The music recalls Captain Beefheart , Wishbone Ash , Frank Zappa, and even early Led Zeppelin to these ears but tracks like "Just Above My Hobby Horses Head" evokes the Beatles with it's plangent sitar courtesy of US folkie Shawn Phillips. Poli Palmer adds flute ,percussion and that sixties staple vibes on several tracks. It's certainly complex music , with intricate interwoven guitar lines and like I said it can be a little too fussy at times but on tracks like "Peace Loving Man" , "Wait A Minute" and "Listen To The Silence " it all gels very nicely and the lyrics about the usual late sixties things- social unrest, anti war bluster, and why cant we all just live together nicely aren't too toe curling.

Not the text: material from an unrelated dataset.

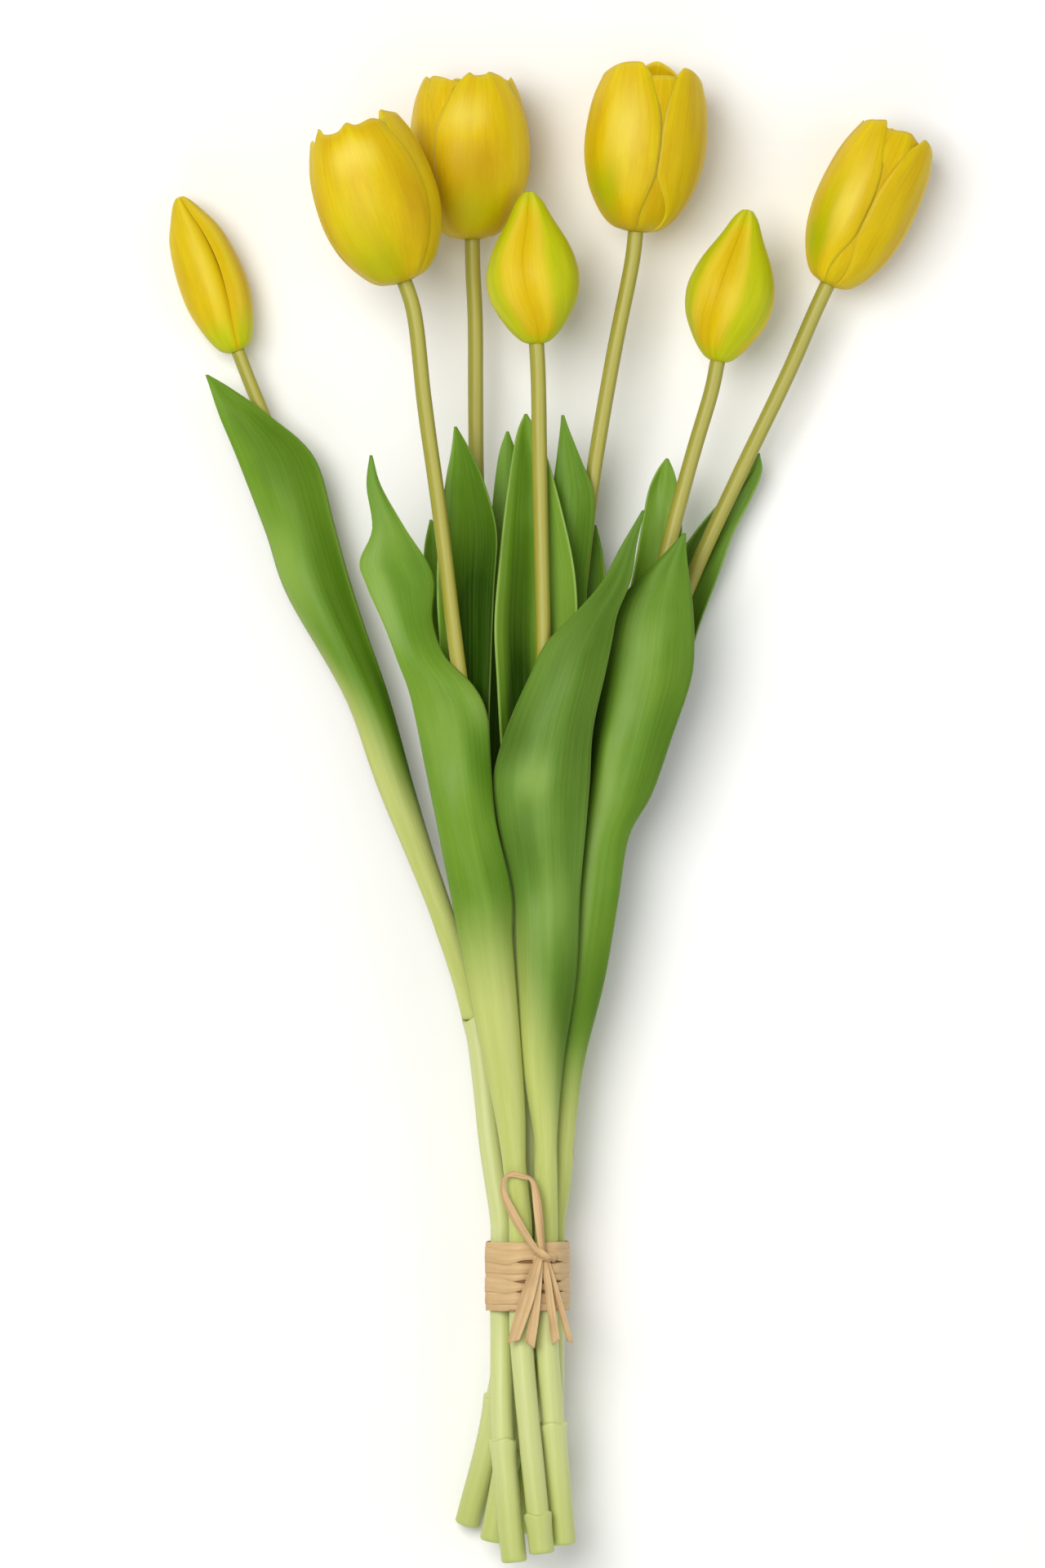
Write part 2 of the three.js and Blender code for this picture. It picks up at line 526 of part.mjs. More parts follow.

This edition is expanded with a informative booklet and extra tracks. The single "Postcard" pre-dated this album and is infinitely poppier -like that debut album and is a bit of a relief after all the convoluted material on the album proper." Everyone's Leaving me Now" -a B side -is a tremendous jazz inflected number but "Ever Since A Memory" and "Nobody But" are demo's and should have remained so. Un-released single "New Day" featuring label mate Julie Driscoll and Reggie King on vocals is a tad overwrought with multi-banked voices and some hideous caterwauling yet I still quite like it.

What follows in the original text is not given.